• [Material for this exercise]:
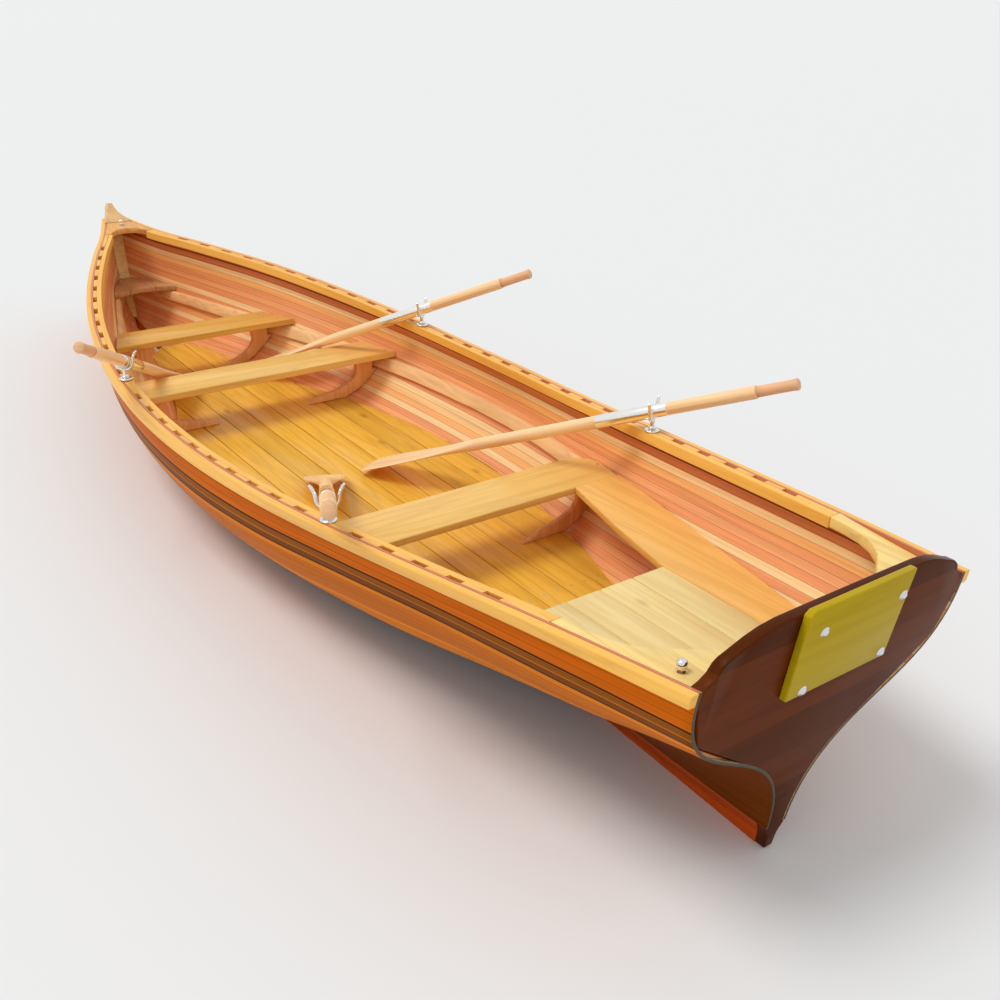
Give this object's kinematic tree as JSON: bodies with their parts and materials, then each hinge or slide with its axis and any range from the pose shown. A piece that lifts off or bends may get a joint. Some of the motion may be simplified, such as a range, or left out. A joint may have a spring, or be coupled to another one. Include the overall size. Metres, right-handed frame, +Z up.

...

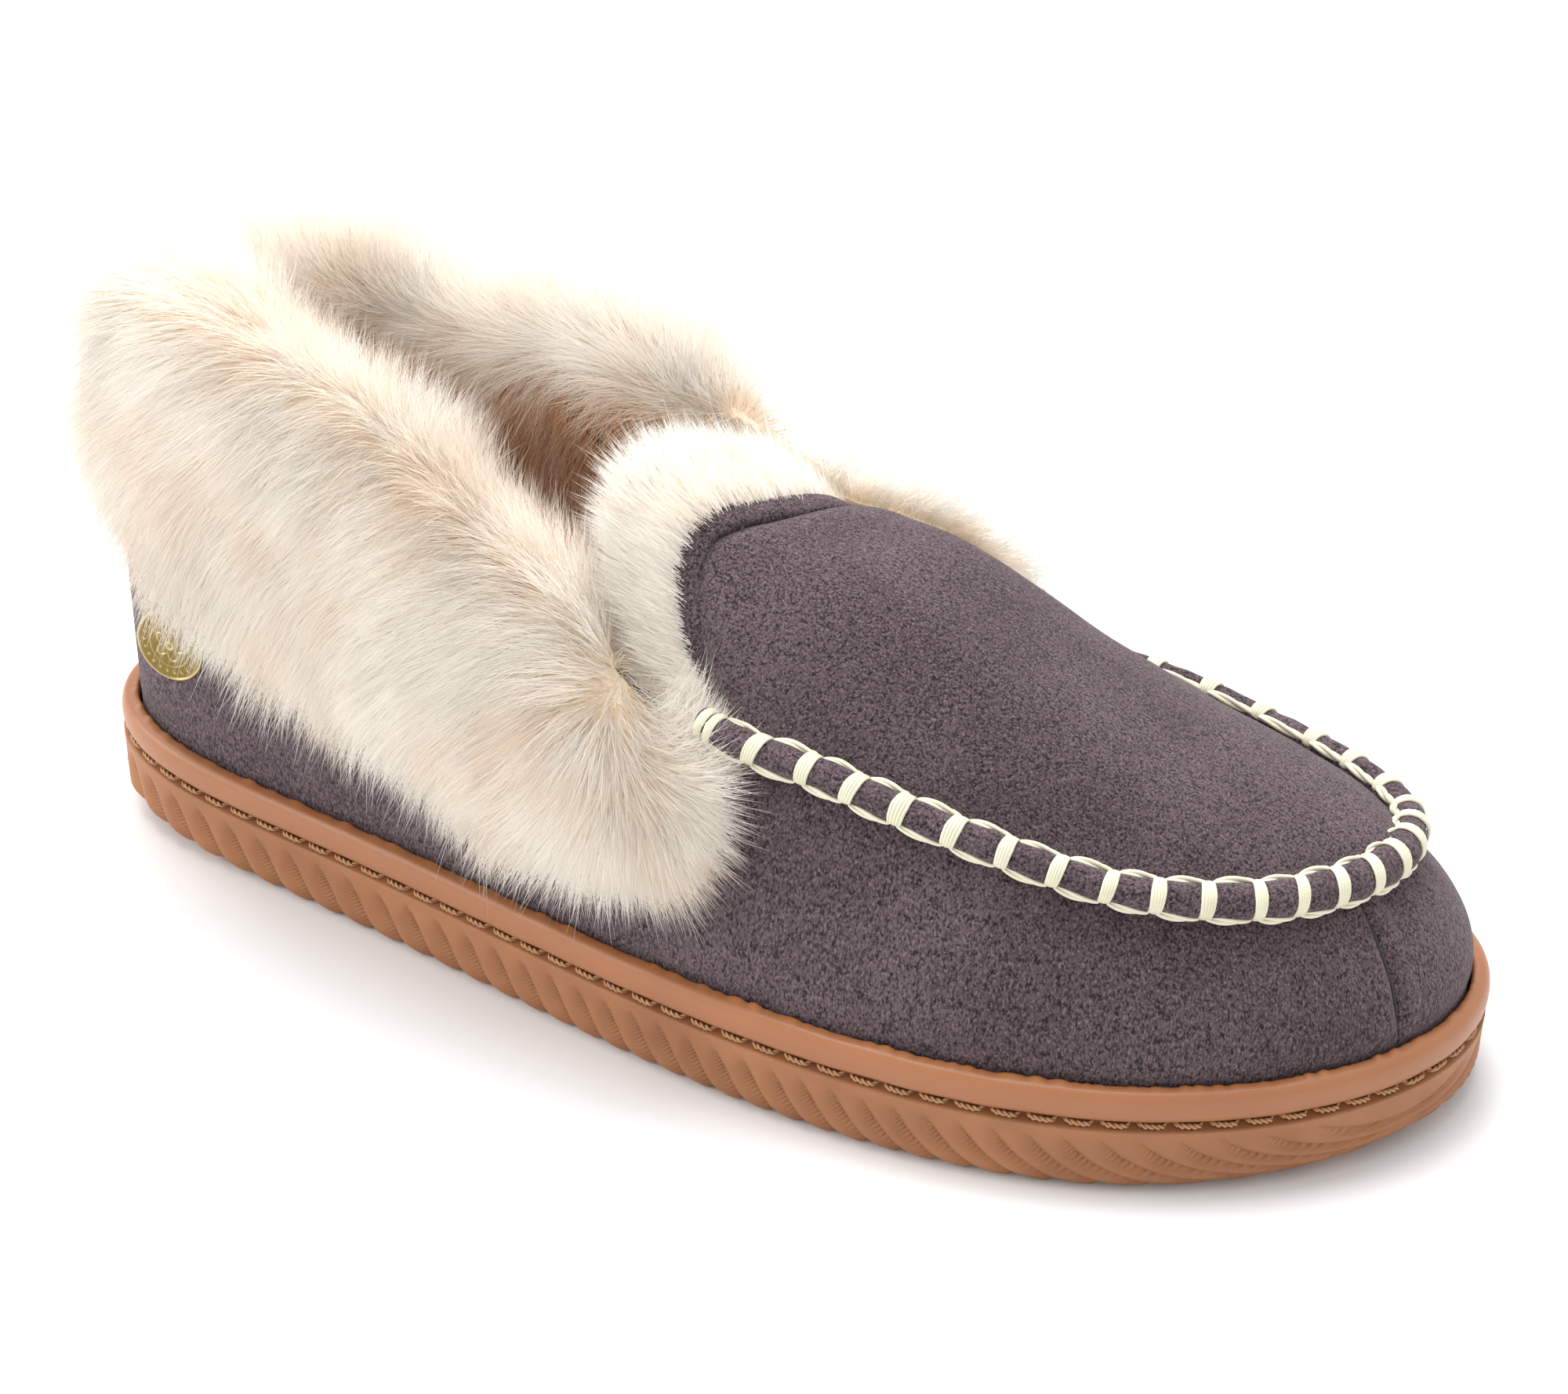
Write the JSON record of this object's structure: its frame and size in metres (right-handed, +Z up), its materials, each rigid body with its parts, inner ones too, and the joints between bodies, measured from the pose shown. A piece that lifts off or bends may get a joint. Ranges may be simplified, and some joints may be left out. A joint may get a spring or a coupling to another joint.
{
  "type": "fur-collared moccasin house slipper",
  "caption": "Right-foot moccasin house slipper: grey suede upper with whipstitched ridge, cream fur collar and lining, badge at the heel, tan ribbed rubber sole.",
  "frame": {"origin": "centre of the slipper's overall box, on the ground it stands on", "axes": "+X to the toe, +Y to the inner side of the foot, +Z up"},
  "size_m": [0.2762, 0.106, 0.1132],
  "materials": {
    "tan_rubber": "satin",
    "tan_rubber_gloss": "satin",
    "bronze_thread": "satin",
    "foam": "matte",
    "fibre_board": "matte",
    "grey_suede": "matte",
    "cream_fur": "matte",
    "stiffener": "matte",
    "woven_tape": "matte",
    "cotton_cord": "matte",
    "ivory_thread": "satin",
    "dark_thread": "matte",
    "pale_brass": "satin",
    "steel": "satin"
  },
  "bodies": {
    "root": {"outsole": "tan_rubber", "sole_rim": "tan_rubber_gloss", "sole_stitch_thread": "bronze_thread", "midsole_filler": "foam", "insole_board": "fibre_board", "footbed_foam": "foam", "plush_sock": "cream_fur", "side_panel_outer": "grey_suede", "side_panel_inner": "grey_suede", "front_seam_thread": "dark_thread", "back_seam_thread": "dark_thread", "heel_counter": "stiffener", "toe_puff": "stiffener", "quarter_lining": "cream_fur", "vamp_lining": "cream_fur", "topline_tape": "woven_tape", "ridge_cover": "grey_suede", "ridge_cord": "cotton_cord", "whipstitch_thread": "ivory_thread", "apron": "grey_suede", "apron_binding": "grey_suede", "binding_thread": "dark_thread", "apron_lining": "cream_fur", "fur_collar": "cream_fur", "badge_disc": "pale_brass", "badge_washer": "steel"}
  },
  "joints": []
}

• [Exercise details]: Identify the lines that contain the string "JSON", and copy every one of them.

• [Worked solution]:
Give this object's kinematic tree as JSON: bodies with their parts and materials, then each hinge or slide with its axis and any range from the pose shown. A piece that lifts off or bends may get a joint. Some of the motion may be simplified, such as a range, or left out. A joint may have a spring, or be coupled to another one. Include the overall size. Metres, right-handed frame, +Z up.
Write the JSON record of this object's structure: its frame and size in metres (right-handed, +Z up), its materials, each rigid body with its parts, inner ones too, and the joints between bodies, measured from the pose shown. A piece that lifts off or bends may get a joint. Ranges may be simplified, and some joints may be left out. A joint may get a spring or a coupling to another joint.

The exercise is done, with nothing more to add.